После тюрьмы он часто сидел без работы. Пытался как-то зарабатывать, даже сторожем был, и продолжал писать романы. Каждый из них зациклился на собственных проблемах.
А Арман... Мама его отдала. Я умоляла вернуть собаку, но она сказала: «Дог — большой пес, ему нужно много еды, внимания, прогулки. У меня нет на это ни времени, ни денег. Я отдала его прекрасным людям, он живет на свежем воздухе».
После этого случая в наших отношениях появилась серьезная трещина. Я почувствовала себя обманутой. Много позже выяснилось, что Арман перестал есть и в первый же месяц умер от тоски.
У мамы не было ролей, а значит, не было энергии. Она потухла, обессилела и избавилась от всех, кто нуждался в ней: рассталась с Женей, с Арманом и меня вскоре отправила в Америку.
Я думаю, что Антигона повлияла на ее жизнь намного больше, чем просто удачная роль.

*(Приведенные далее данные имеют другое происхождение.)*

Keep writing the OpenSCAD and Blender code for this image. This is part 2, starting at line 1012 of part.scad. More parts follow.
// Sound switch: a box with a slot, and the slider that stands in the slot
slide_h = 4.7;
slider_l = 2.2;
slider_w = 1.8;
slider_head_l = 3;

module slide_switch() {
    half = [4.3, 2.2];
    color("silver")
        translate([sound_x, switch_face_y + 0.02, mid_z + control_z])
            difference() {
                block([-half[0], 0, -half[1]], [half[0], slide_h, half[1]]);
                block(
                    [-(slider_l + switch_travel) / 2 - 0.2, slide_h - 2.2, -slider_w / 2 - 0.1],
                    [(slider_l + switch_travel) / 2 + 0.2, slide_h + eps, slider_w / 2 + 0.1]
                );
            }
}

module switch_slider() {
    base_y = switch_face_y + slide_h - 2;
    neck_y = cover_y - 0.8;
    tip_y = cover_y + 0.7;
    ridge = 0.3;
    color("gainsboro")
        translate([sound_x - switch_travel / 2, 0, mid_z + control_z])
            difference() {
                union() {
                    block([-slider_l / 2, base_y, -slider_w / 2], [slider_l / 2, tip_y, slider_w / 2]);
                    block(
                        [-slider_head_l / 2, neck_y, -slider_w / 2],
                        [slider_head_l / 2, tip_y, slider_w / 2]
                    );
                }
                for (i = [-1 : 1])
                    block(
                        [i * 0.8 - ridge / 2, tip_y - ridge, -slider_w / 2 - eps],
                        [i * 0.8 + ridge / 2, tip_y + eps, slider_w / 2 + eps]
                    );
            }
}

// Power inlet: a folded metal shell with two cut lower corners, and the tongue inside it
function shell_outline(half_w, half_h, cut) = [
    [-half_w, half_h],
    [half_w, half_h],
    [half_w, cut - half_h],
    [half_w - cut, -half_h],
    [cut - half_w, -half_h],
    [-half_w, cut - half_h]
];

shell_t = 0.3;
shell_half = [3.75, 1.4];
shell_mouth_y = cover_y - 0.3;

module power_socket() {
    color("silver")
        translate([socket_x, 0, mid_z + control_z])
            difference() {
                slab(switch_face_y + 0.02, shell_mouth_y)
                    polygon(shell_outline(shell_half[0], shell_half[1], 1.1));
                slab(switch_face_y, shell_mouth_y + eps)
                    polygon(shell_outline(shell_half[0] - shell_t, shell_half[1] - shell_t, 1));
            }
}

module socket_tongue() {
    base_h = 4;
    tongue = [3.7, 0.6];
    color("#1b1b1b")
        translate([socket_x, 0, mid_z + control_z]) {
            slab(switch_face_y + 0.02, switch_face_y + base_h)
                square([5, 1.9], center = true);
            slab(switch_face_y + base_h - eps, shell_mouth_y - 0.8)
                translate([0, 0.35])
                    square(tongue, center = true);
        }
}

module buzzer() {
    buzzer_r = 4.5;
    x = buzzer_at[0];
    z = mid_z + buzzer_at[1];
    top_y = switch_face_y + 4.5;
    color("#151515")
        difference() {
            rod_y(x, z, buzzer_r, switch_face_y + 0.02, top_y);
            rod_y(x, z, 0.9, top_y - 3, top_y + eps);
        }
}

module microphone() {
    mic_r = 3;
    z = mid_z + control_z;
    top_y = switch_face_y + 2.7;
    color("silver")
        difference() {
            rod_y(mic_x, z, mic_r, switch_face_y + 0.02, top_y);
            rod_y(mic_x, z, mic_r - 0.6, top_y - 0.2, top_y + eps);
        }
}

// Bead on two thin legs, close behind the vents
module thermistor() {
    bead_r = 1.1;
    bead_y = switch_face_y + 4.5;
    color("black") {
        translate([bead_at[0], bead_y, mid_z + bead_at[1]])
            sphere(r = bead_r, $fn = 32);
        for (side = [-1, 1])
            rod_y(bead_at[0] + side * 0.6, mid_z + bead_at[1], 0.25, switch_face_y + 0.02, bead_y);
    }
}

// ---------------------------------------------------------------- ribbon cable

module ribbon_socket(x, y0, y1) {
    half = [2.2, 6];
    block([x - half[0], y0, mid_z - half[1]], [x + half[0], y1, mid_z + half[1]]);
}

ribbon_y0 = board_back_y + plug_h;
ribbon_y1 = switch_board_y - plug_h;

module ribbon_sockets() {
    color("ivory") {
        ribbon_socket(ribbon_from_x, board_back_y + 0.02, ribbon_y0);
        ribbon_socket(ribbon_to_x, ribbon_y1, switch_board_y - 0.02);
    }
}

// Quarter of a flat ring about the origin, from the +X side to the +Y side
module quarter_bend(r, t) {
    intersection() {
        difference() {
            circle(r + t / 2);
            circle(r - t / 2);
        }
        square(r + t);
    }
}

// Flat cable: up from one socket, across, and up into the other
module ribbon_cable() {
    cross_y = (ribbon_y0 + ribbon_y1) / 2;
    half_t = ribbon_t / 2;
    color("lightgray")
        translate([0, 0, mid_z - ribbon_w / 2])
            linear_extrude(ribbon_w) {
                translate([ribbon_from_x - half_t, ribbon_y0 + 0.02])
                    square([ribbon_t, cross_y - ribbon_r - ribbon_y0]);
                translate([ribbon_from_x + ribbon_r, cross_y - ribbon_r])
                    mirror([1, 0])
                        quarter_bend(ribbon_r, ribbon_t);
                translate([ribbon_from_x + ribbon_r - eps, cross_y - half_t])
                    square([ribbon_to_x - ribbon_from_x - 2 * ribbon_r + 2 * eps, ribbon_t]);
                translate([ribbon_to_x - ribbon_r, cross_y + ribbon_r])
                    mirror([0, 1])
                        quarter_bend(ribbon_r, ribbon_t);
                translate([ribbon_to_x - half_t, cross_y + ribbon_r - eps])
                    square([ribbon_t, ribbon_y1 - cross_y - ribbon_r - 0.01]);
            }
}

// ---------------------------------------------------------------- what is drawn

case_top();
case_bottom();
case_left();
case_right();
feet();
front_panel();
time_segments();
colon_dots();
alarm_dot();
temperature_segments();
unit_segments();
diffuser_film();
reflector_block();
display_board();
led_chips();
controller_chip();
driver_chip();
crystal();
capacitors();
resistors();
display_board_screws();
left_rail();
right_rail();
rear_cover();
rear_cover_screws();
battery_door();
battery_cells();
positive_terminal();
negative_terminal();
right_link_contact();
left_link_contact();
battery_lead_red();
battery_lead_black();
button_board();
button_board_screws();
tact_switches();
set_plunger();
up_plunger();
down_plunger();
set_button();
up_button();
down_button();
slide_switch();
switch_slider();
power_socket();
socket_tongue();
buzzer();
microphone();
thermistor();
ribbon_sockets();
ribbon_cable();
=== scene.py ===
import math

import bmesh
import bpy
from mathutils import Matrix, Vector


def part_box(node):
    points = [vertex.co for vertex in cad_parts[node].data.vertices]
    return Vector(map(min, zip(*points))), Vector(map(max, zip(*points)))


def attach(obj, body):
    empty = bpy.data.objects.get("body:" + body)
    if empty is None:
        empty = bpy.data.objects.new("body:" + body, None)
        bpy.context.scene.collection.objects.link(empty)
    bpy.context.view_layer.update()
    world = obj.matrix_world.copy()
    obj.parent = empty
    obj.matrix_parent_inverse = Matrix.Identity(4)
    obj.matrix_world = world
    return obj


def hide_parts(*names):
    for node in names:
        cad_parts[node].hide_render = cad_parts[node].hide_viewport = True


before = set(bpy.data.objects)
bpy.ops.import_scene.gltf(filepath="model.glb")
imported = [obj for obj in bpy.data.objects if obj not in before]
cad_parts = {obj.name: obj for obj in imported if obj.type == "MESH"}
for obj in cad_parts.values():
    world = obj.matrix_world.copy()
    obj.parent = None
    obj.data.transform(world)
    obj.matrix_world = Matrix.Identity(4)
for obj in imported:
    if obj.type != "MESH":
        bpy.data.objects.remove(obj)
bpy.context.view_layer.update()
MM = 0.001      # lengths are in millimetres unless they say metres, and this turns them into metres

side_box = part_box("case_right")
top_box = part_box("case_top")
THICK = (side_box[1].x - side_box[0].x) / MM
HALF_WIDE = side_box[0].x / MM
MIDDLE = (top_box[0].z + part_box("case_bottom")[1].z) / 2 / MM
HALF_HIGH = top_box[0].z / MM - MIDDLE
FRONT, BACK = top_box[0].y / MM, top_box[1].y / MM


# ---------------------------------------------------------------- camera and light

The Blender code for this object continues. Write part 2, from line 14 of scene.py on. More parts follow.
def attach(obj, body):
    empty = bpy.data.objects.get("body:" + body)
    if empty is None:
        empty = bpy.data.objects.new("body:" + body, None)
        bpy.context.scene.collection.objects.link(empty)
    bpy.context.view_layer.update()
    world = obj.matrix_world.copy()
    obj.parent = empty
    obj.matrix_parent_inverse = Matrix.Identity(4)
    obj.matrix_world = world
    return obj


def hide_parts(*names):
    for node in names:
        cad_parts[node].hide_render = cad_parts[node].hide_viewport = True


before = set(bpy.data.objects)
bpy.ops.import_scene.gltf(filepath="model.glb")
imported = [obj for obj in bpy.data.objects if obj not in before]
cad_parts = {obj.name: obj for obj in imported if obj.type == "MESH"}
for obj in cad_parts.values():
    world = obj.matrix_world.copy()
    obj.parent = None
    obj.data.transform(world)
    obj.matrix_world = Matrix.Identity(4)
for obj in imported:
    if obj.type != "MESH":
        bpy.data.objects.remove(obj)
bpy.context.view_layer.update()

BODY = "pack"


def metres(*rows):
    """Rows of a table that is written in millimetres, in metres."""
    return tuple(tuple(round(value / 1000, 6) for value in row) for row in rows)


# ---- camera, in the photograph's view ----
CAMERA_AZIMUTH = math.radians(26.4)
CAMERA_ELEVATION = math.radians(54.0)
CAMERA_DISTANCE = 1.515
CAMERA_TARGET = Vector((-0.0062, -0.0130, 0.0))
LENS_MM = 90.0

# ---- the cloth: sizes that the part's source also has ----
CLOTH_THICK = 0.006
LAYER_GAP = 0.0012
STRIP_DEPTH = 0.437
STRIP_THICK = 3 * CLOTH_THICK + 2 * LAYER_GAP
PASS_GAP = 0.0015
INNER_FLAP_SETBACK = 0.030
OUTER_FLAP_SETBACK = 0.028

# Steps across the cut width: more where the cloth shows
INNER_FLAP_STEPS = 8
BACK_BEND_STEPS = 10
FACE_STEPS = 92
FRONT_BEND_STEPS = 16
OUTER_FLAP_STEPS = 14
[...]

Она привила ей вкус к трагедии, любая проблема разрасталась до вселенских масштабов. Жизнь мама использовала как сырье для театра: иногда преувеличивала значение каких-то ситуаций, излишне драматизировала их, чтобы максимально понять и отрепетировать чувства, переживания. Так, она максимально драматизировала ситуацию, которая привела к моему отъезду к отцу. Я не была примерной девочкой. Гуляла и общалась где и с кем мне хотелось. Ничего криминального — просто были интересны люди из разных социальных слоев, и во всех своих знакомых я находила много хорошего. Но мама считала, что дочь неуправляема и со мной может случиться что-то плохое, а она с ее образом жизни и душевным состоянием не сможет этого предотвратить.
Ей виделось, что рука отца, материальный достаток и добропорядочный заокеанский колледж изменят меня в лучшую сторону. После одного случая ее охватила настоящая паника.
Мама готовилась к премьере моноспектакля «Краса Амхерста» — их последней работы с Львовым-Анохиным, которая очень много значила для нее. Волновалась, как перед «Антигоной». Мама играла американскую поэтессу Эмили Дикинсон, читала ее стихи и дневники. По каким-то неизвестным мне причинам спектакль прошел всего два раза — в ЦДРИ. Но профессионалы от театра до сих пор его помнят… Накануне ответственного события мне разрешили переночевать у Сони, мама которой куда-то уехала.
Но моя мама об этом не знала, как не знала и о том, что к нам в гости зашли ребята постарше. Мы просидели до самого утра — болтали, хохотали, слушали музыку. А за окошком был май — весна, тепло. Под утро мне захотелось сирени. «Какие проблемы? — сказали мальчишки. — Пойдем нарвем».
Выбежали на улицу, облюбовали подходящий куст, и тут словно из-под земли появился милицейский «уазик». В то время детям до шестнадцати лет ходить ночью по улицам запрещалось. Все бросились врассыпную. Мы, дурехи, затаились под деревом, но яркие куртки выдали. Нас отвезли в отделение и допросили по всей строгости.
— Девочки, — причитал милиционер, — вам только двенадцать!
Если уже сейчас по ночам с парнями бегаете, кем вы станете, когда вырастете?
— Вот я, например, собираюсь быть филологом, — заявила Соня.
Нам представлялось, что все это — какое-то веселое приключение.
Естественно, позвонили моей бедной маме, которая отсыпалась перед спектаклем. Скандал разразился чудовищный — и в школе, и дома. Думаю, тогда у нее окончательно созрело решение отправить меня в Америку.
Я не хотела уезжать. На дворе было время перемен — Перестройка. Жизнь казалась такой интересной. Мама уговаривала: «Съездим к отцу на лето, может, тебе и понравится».